The Minister should be allowed to make his speech without interruption.

Mr. Allen rose.

The Deputy will be permitted afterwards to ask questions.

Mr. Hogan

The greater the population the more they will get. The counties with the biggest population and the poorest farmers will get the most. Who opposes that? The Deputies who made no such discrimination in their own proposal. They oppose the sugar tax, because they say that it is a tax on the poor. To some extent it is. Income tax is also a tax on the poor. It is a tax not only on the people who pay, but on everybody who benefits from Government expenditure. It affects our whole borrowing policy. So also is the tax on tobacco, or any other tax, a tax on the poor. Who are the Deputies who concentrate on the sugar tax?
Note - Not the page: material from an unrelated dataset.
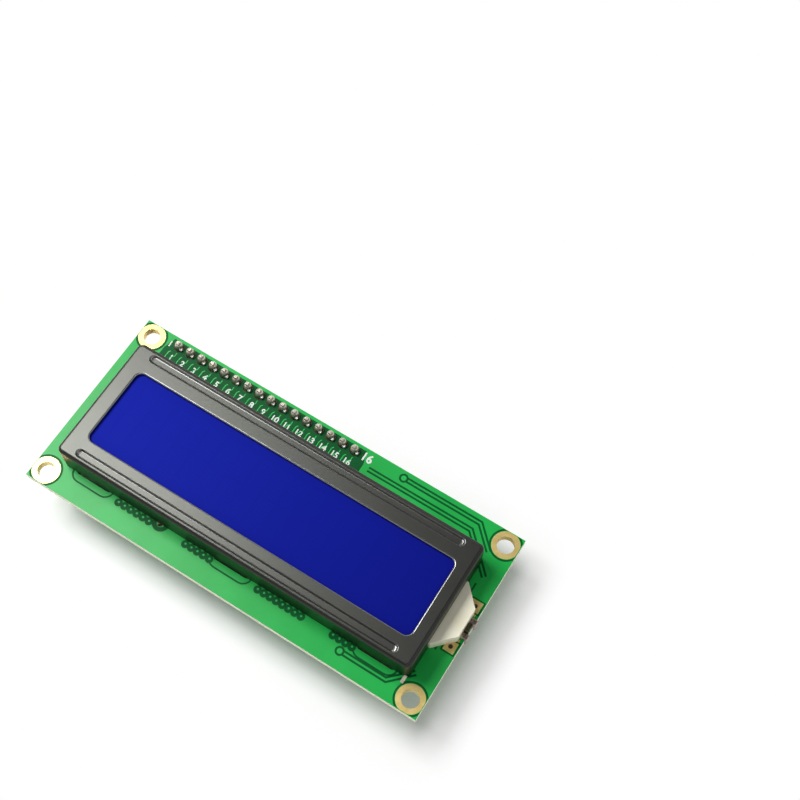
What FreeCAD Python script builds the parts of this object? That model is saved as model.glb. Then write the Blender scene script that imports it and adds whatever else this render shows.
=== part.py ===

They are Deputies to whom we have been listening for the last year advocating a tax on flour and Indian meal, advocating an increased tax on boots, an increased tax on clothing, and an increased tax on everything the poor man has to buy. Those are the Deputies who have the impudence to come here now and in the name of the small farmer to oppose our motion. It is nothing short of arrant hypocrisy and will deceive nobody.

I move the adjournment of the debate.

Debate adjourned accordingly.
The Dáil adjourned at 10.30 p.m. until 10.30 a.m. on Friday, 8th May, 1931.